No Sunday timetable improvement this century has matched Kennett's big 1999 service boosts for network reach across metropolitan train and tram. The only rival were the 2013 Metro upgrades which doubled Sunday (and for that matter Saturday also) train frequencies from 20 to 10 minutes to Ringwood, Dandenong and Frankston. However, like the 1999 changes these were only in the 11am to 7pm timeslot, leaving service outside those times infrequent. This is unlike the 2017 Sydney train timetable upgrade which delivered all-week 15 minute frequencies between 4am and midnight at most stations.
The long-running bugbear of late Sunday morning starts was partly addressed in 2016 when Night Network started, especially for the train network. However early trains still skipped Southern Cross (essential for Skybus and other connections) and frequencies were still atrociously low with up to 70 minute gaps. All Good Friday and most Christmas Day timetables were not improved, with some made worse. As for trams, most routes did not gain Night Network service so their late Sunday starts and 30 minute gaps remained.
It is unlikely that Commissioner Bell, who designed the basic Melbourne Sunday morning tram service pattern of an 8am start with 30 minute frequencies, would have envisaged that his six month trial in 1936 would still be determining tram times nearly 90 years later.

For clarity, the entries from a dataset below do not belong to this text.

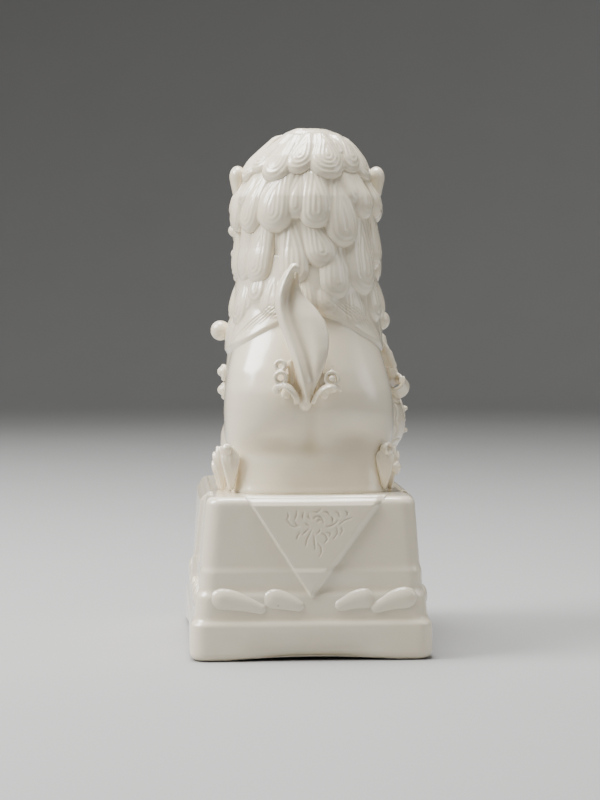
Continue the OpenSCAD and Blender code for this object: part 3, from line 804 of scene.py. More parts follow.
def lockMesh(root, tip, wide, thick, sway=0.0):
    # one tongue of hair from (turn, z) to (turn, z): a rounded tongue combed with lines that follow its rim
    look = maneLook
    q0, q1 = wayAt(root[1]), wayAt(tip[1])
    t0, t1 = math.radians(root[0]), math.radians(tip[0])
    ringA = float(np.interp(q1, maneWay, maneRings[:, 1]))
    side = abs(t1 - t0) * ringA
    length = math.hypot(q1 - q0, side) + 0.01
    r = wide / 2
    rows, cols = max(16, int(length / 0.75)), max(12, int(wide / 0.62))
    s = np.linspace(0, 1, rows)[:, None]
    s = 1 - (1 - s) ** 1.25
    u = np.linspace(-1, 1, cols)[None, :]
    along = s * length
    open_ = 0.62 + 0.38 * soft(along, 0, length * 0.65)
    tipStart = max(length - r * 1.05, length * 0.35)
    over = np.clip((along - tipStart) / (length - tipStart), 0, 1)
    half = r * open_ * np.sqrt(np.clip(1 - over ** 2.3, 0.0006, 1))
    v = u * half
    toTip = np.hypot(v, np.clip(along - tipStart, 0, None) * r / (length - tipStart))
    inner = np.clip(1 - toTip / (r * open_), 0, 1)
    dome = np.sqrt(np.clip(1 - (1 - inner) ** 2.4, 0, 1))
    # the crown's tongues are full from their roots
    low = 0.6 if root[1] > 205 else 0.08
    plump = (low + (1 - low) * soft(along, 0, length * 0.75)) * soft(along, -2, 6)
    rim = inner * r * open_
    combed = ((0.5 - 0.5 * np.cos(2 * np.pi * rim / (look["pitch"] * random.uniform(0.85, 1.2))))
              * soft(rim, 0.9, 2.2))
    lift = thick * look["plump"] * plump * dome - look["groove"] * random.uniform(0.6, 1.2) * combed
    turn = t0 + (t1 - t0) * s + (v + sway * np.sin(np.pi * s)) / max(ringA, 22)
    way = q0 + (q1 - q0) * s
    face = maneSkin(turn, way + 0 * u, lift)
    under = maneSkin(turn, way + 0 * u, 0 * lift - look["bury"])
    rings = []
    for i in range(rows):
        loop = list(face[i]) + list(under[i][::-3])
        rings.append([at(*p) for p in loop])
    return capEnds(fromGrid("lock", rings, closed=True))


# root turn and height, tip turn and height, width, thickness, sway; 0 is the middle of the back
crownLocks = [
    (-12, 208.6, -17, 180, 27, 3.9, 0), (-46, 208, -44, 184, 21, 3.3, -1), (6, 208.6, 13, 183, 21, 3.6, 1),
    (40, 208.6, 58, 184, 20, 3.3, 3), (-66, 207, -68, 180, 19, 3.2, 1), (24, 208, 34, 178, 21, 3.8, 2),
    (-92, 208, -92, 181, 19, 3.2, 0), (84, 208, 88, 182, 20, 3.2, 1), (110, 207, 113, 185, 19, 3.2, 0),
    (-116, 207, -115, 185, 19, 3.2, 0), (136, 208, 140, 189, 19, 3.0, 0), (-138, 208, -140, 189, 19, 3.0, 0),
    (165, 208.6, 166, 192, 18, 3.0, 0), (-166, 208.6, -165, 192, 18, 3.0, 0),
    (55, 204, 74, 179, 15, 2.8, 1), (-30, 206, -31, 190, 15, 2.8, 0)]
upperLocks = [
    (-2, 189, -3, 151, 19, 4.2, -1), (-44, 187, -49, 157, 18, 4.2, -1), (-66, 186, -78, 158, 17, 3.6, -1),
    (-23, 184, -28, 140, 21, 4.8, 1), (22, 188, 30, 149, 22, 4.6, 2), (44, 186, 57, 149, 18, 3.8, 1),
    (70, 184, 79, 150, 17, 4.0, 1), (9, 184, 13, 157, 14, 3.0, 1), (94, 184, 100, 156, 17, 4.0, 0),
    (-92, 184, -99, 156, 17, 4.0, 0), (-34, 186, -38, 165, 13, 3.0, -1), (58, 186, 66, 163, 13, 3.0, 0)]
middleLocks = [
    (3, 160, -9, 128, 19, 4.0, -2), (-44, 166, -50, 112, 27, 5.2, 1), (-68, 162, -76, 128, 19, 4.4, -1),
    (18, 160, 15, 118, 18, 3.8, -1), (36, 160, 50, 119, 20, 4.4, 2), (60, 160, 68, 120, 18, 4.0, 1),
    (-22, 152, -20, 110, 20, 4.0, 1), (86, 160, 92, 121, 18, 4.4, 0), (-90, 160, -96, 119, 18, 4.4, 0),
    (110, 160, 114, 128, 15, 3.8, 0), (-110, 160, -114, 128, 15, 3.8, 0), (-32, 150, -34, 124, 14, 3.0, 0)]
lowerLocks = [
    (46, 132, 49, 107, 16, 3.2, 1), (28, 134, 31, 97, 19, 3.2, 2), (10, 134, 6, 100, 17, 3.0, -1),
    (-64, 136, -64, 97, 19, 4.2, 1), (-34, 128, -37, 93, 18, 3.0, -1), (-8, 128, -13, 101, 16, 2.8, 0),
    (68, 134, 70, 93, 19, 4.2, -1), (-86, 134, -90, 98, 18, 4.4, 0), (90, 134, 93, 96, 18, 4.4, 0),
    (110, 136, 112, 102, 15, 3.8, 0), (-110, 136, -112, 102, 15, 3.8, 0), (58, 128, 60, 101, 13, 2.6, 0)]


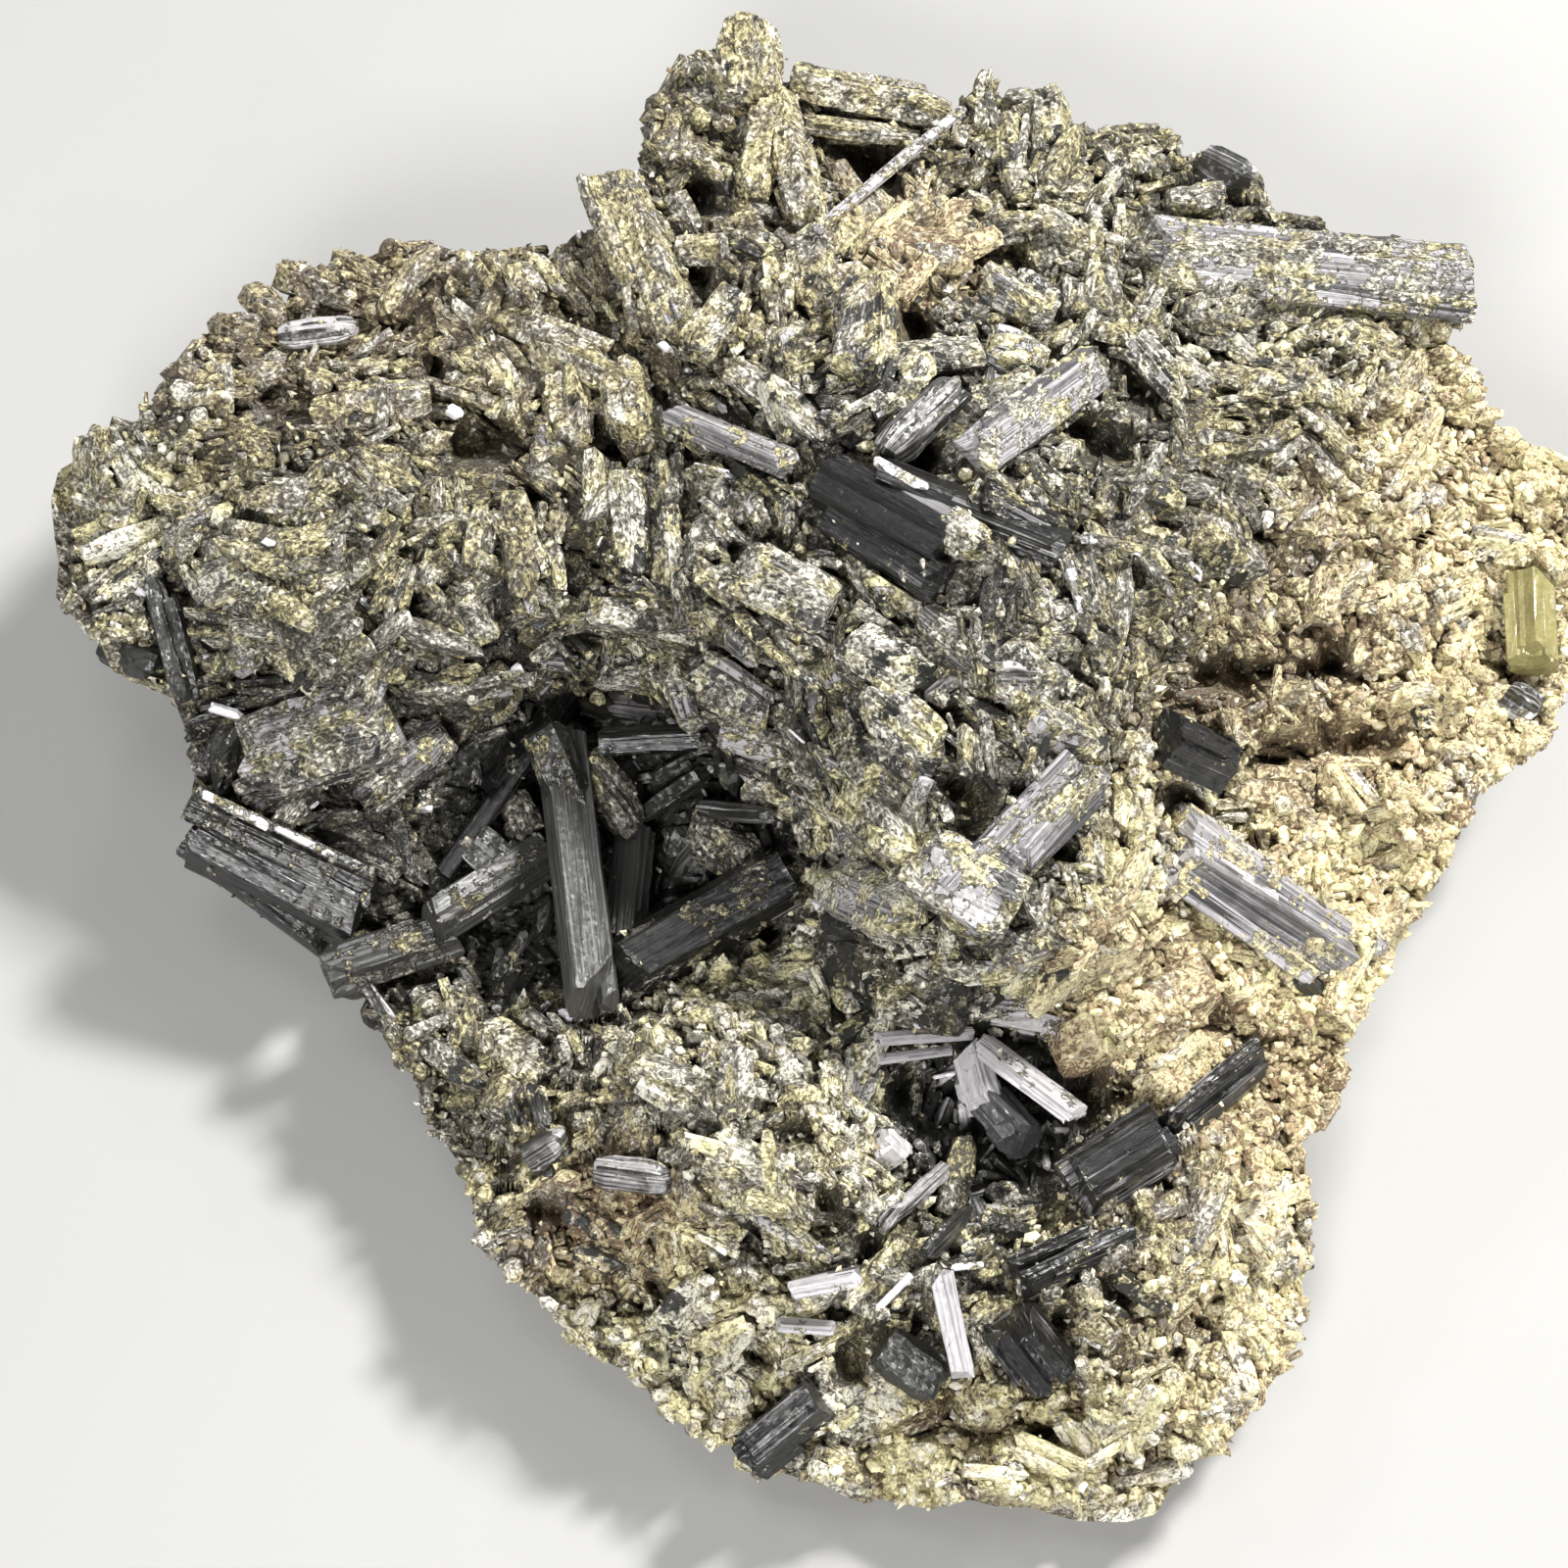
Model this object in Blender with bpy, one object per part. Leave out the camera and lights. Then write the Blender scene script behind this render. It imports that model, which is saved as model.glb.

Many buildings have had shorter lives than service frequencies on a timetable, even though (in theory) it should be possible to more easily adjust the latter based on community needs.
With there now no organised opposition to improved Sunday morning public transport service, the only barrier to this is the government's political priorities. Which in public transport has been to value large infrastructure builds more highly than working it harder to provide a useful service all week, particularly evenings and weekends.
Some tram routes do now operate every 20 minutes from first tram on Sundays. But at the current rate of progress it is possible, even probable, that some 30 minute Sunday morning tram frequencies might remain in 2036, marking a century of a trial frequency only intended to be for six months.